> [Stated exercise]: Give again only the lines beginning with the one that contains "it lies on." and ending with the one that contains "bpy.data.objects.remove(obj)"; include both of those lines.

> [Data supplied]:
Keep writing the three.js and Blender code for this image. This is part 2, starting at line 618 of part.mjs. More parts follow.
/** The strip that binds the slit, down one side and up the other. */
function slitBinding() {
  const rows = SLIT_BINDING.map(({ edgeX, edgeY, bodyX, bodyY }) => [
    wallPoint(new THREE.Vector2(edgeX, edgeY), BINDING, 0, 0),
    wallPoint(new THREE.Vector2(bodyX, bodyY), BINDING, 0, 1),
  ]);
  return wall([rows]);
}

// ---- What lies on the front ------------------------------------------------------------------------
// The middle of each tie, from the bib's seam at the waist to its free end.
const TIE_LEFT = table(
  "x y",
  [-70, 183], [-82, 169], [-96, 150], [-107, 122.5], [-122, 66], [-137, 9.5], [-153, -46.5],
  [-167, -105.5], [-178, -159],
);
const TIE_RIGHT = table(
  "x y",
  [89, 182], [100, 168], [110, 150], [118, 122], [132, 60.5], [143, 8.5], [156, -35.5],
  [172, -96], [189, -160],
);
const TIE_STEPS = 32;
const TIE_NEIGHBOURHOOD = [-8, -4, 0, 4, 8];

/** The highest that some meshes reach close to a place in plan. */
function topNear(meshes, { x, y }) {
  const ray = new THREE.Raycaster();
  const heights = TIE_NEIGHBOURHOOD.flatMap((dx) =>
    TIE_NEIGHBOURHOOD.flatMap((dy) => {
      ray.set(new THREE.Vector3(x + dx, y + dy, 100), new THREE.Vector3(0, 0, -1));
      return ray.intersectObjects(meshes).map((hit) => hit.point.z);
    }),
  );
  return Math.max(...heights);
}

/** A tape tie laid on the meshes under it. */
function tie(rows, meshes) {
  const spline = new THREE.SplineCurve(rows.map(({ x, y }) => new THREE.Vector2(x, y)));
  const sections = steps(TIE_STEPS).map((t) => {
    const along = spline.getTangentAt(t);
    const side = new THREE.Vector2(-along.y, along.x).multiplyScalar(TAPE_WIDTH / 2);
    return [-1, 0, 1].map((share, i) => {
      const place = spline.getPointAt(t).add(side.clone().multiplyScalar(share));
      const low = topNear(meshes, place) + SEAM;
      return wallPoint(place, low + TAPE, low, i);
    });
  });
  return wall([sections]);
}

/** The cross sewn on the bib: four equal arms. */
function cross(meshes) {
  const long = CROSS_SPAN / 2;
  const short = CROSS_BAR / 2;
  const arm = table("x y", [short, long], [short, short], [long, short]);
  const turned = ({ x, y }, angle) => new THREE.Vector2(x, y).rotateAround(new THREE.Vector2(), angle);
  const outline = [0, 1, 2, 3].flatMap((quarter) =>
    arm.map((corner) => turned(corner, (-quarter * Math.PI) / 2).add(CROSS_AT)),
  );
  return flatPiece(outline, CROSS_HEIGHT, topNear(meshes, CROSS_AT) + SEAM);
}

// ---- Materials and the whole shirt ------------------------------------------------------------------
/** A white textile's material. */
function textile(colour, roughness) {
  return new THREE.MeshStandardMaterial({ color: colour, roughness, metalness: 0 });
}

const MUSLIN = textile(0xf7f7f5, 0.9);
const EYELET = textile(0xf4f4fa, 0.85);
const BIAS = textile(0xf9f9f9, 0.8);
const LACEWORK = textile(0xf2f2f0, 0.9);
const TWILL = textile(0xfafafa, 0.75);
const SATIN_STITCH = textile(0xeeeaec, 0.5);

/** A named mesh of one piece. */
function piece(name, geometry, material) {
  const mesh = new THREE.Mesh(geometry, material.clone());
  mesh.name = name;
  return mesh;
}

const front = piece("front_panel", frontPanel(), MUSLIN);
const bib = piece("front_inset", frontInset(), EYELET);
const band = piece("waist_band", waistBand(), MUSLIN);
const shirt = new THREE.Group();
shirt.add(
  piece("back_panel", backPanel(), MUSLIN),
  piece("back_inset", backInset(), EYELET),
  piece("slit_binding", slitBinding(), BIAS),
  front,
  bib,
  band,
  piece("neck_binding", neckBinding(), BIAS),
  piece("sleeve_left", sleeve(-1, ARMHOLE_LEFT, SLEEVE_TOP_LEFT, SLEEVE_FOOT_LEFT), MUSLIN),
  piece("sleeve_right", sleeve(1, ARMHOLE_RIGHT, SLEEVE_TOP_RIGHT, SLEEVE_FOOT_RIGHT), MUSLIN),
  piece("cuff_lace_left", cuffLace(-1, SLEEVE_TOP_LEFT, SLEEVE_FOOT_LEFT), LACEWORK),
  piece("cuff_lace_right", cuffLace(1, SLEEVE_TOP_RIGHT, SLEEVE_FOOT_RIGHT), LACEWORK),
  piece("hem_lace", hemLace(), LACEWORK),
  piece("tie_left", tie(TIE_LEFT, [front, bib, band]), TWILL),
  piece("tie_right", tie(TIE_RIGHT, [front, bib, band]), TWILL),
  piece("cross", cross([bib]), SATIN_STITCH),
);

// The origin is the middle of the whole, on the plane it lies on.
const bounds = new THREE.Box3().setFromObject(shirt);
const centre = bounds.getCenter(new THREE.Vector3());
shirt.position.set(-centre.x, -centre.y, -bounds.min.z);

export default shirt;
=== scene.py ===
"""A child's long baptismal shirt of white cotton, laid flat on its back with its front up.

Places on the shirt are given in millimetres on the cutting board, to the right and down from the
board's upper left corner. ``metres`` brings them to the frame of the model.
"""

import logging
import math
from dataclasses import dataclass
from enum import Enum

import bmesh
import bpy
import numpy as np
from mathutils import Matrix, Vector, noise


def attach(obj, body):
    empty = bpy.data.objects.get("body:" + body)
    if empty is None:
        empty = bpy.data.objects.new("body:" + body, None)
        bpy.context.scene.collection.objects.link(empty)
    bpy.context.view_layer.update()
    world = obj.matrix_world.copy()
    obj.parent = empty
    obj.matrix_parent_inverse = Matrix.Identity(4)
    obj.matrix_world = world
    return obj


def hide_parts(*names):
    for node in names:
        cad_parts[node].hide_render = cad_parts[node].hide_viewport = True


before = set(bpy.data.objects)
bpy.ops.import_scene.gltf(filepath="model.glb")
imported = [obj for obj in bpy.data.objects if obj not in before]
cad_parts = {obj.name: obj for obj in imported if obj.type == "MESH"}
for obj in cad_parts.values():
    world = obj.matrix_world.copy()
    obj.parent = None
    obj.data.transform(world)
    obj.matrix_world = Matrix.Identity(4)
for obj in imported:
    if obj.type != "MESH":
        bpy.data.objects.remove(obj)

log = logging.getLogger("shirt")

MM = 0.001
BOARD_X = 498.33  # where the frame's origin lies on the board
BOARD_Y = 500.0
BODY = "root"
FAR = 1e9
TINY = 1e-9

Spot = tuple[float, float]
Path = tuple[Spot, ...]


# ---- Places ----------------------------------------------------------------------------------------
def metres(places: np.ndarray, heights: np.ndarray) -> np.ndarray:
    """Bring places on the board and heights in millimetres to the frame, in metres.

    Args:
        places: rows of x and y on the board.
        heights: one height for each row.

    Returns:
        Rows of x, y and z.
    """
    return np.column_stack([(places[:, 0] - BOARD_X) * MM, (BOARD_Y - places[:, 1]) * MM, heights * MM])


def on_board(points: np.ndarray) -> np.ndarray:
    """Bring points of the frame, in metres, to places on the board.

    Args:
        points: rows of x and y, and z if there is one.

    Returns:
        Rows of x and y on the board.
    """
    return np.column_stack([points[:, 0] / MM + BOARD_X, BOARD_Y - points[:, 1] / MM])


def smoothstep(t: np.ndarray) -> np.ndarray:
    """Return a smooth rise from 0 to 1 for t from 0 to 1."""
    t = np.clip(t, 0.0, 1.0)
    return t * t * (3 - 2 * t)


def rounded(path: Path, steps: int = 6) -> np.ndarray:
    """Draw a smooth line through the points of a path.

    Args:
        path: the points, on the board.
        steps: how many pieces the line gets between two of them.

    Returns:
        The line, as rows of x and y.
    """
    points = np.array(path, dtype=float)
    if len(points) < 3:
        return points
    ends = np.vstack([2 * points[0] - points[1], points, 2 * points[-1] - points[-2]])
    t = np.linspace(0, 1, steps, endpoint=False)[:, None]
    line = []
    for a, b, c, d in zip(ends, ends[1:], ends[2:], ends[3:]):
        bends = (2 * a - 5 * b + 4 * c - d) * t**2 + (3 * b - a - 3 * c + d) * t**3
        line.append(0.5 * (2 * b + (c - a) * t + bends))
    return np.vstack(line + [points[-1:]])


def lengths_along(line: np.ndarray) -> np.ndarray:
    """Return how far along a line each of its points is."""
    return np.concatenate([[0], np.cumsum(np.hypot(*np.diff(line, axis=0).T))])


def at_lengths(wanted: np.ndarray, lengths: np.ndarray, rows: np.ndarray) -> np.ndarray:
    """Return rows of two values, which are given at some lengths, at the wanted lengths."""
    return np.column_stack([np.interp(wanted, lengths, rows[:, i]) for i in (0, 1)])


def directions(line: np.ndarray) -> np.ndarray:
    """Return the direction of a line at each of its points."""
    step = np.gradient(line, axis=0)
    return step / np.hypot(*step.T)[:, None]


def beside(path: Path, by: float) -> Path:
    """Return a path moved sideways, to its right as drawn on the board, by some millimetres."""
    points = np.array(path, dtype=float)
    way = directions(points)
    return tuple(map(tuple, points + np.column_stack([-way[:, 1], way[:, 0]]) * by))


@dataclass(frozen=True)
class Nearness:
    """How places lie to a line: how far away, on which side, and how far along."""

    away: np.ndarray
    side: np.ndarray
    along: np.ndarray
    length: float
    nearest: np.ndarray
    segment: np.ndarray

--

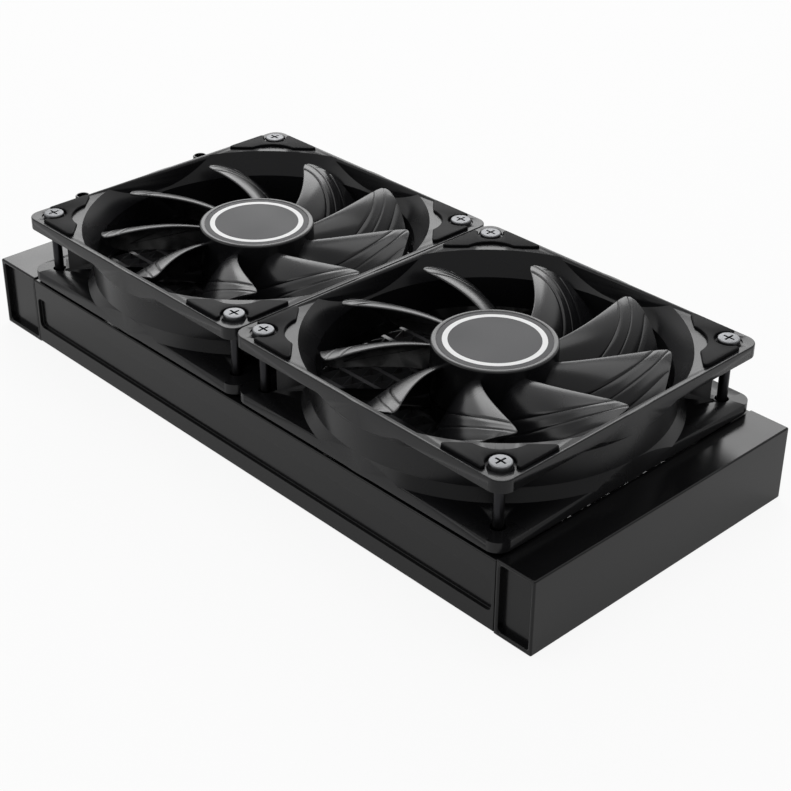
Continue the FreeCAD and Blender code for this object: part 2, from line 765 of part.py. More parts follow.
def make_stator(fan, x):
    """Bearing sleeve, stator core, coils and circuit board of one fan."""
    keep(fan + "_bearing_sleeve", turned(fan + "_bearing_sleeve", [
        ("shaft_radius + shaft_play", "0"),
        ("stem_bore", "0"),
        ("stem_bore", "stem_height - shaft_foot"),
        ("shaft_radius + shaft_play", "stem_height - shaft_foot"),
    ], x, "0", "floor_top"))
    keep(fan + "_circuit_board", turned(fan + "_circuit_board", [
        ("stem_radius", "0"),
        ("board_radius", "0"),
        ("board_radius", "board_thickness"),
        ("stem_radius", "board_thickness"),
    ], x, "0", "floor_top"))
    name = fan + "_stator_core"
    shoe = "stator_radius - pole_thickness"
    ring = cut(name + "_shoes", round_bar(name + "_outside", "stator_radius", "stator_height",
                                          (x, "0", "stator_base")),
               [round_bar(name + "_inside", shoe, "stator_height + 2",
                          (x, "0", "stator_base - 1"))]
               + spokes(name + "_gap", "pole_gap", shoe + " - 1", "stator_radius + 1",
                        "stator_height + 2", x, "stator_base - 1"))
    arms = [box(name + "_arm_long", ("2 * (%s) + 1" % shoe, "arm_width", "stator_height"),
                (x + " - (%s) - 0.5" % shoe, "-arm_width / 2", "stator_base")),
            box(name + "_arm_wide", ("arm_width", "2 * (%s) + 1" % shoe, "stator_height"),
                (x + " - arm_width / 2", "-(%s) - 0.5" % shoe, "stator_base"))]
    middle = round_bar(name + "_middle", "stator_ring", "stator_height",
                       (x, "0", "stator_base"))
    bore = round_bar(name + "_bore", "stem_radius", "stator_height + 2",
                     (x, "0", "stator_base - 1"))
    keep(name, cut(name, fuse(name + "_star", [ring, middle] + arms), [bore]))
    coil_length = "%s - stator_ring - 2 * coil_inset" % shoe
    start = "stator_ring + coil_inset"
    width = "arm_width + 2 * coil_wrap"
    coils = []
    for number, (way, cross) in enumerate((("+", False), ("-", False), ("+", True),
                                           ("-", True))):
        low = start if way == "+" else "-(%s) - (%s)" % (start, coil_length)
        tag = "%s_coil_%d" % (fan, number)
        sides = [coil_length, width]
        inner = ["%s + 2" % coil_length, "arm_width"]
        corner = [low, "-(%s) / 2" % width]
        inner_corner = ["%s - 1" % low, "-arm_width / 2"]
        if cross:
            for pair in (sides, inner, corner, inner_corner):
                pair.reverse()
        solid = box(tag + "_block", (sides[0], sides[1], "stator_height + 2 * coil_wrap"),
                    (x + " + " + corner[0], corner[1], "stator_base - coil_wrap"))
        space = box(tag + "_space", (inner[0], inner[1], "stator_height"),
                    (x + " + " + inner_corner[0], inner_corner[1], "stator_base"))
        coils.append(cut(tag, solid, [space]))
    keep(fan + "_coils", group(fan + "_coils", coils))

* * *

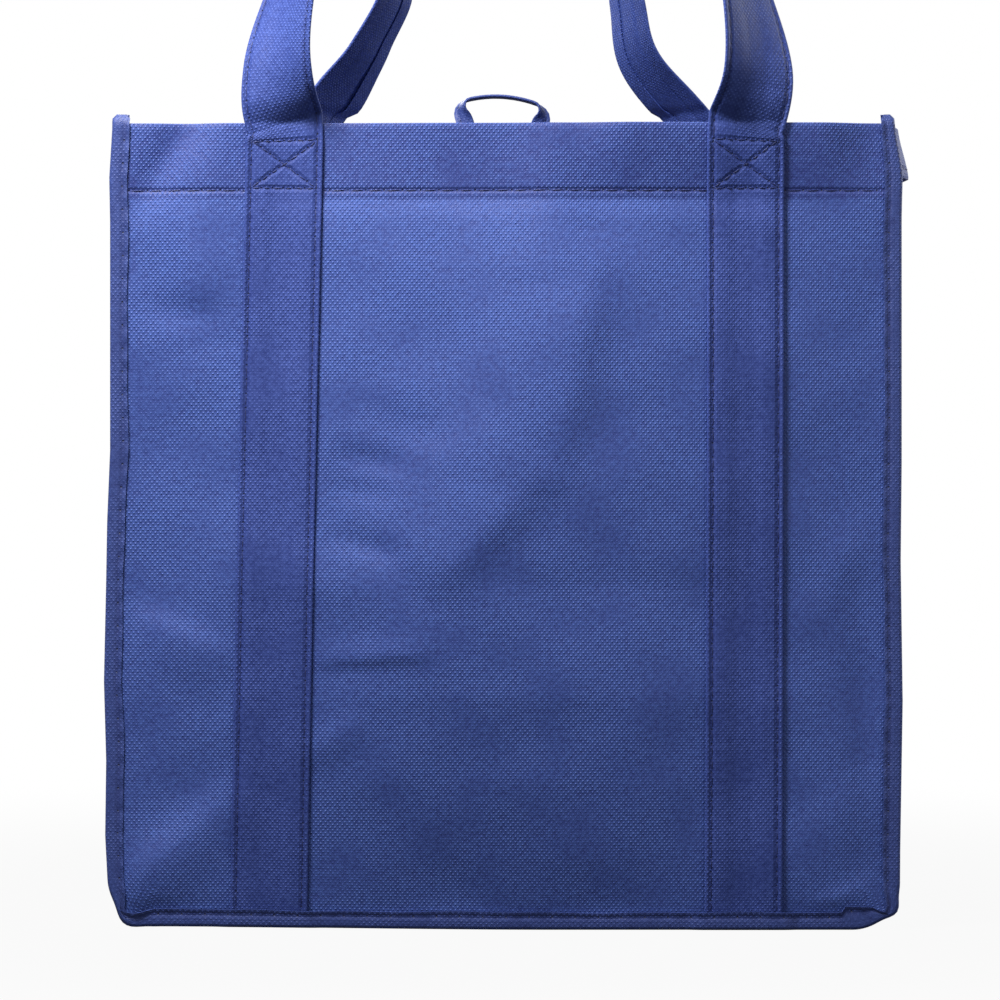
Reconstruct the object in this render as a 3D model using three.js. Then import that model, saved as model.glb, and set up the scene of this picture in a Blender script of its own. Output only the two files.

> [Response]:
// The origin is the middle of the whole, on the plane it lies on.
const bounds = new THREE.Box3().setFromObject(shirt);
const centre = bounds.getCenter(new THREE.Vector3());
shirt.position.set(-centre.x, -centre.y, -bounds.min.z);

export default shirt;
=== scene.py ===
"""A child's long baptismal shirt of white cotton, laid flat on its back with its front up.

Places on the shirt are given in millimetres on the cutting board, to the right and down from the
board's upper left corner. ``metres`` brings them to the frame of the model.
"""

import logging
import math
from dataclasses import dataclass
from enum import Enum

import bmesh
import bpy
import numpy as np
from mathutils import Matrix, Vector, noise


def attach(obj, body):
    empty = bpy.data.objects.get("body:" + body)
    if empty is None:
        empty = bpy.data.objects.new("body:" + body, None)
        bpy.context.scene.collection.objects.link(empty)
    bpy.context.view_layer.update()
    world = obj.matrix_world.copy()
    obj.parent = empty
    obj.matrix_parent_inverse = Matrix.Identity(4)
    obj.matrix_world = world
    return obj


def hide_parts(*names):
    for node in names:
        cad_parts[node].hide_render = cad_parts[node].hide_viewport = True


before = set(bpy.data.objects)
bpy.ops.import_scene.gltf(filepath="model.glb")
imported = [obj for obj in bpy.data.objects if obj not in before]
cad_parts = {obj.name: obj for obj in imported if obj.type == "MESH"}
for obj in cad_parts.values():
    world = obj.matrix_world.copy()
    obj.parent = None
    obj.data.transform(world)
    obj.matrix_world = Matrix.Identity(4)
for obj in imported:
    if obj.type != "MESH":
        bpy.data.objects.remove(obj)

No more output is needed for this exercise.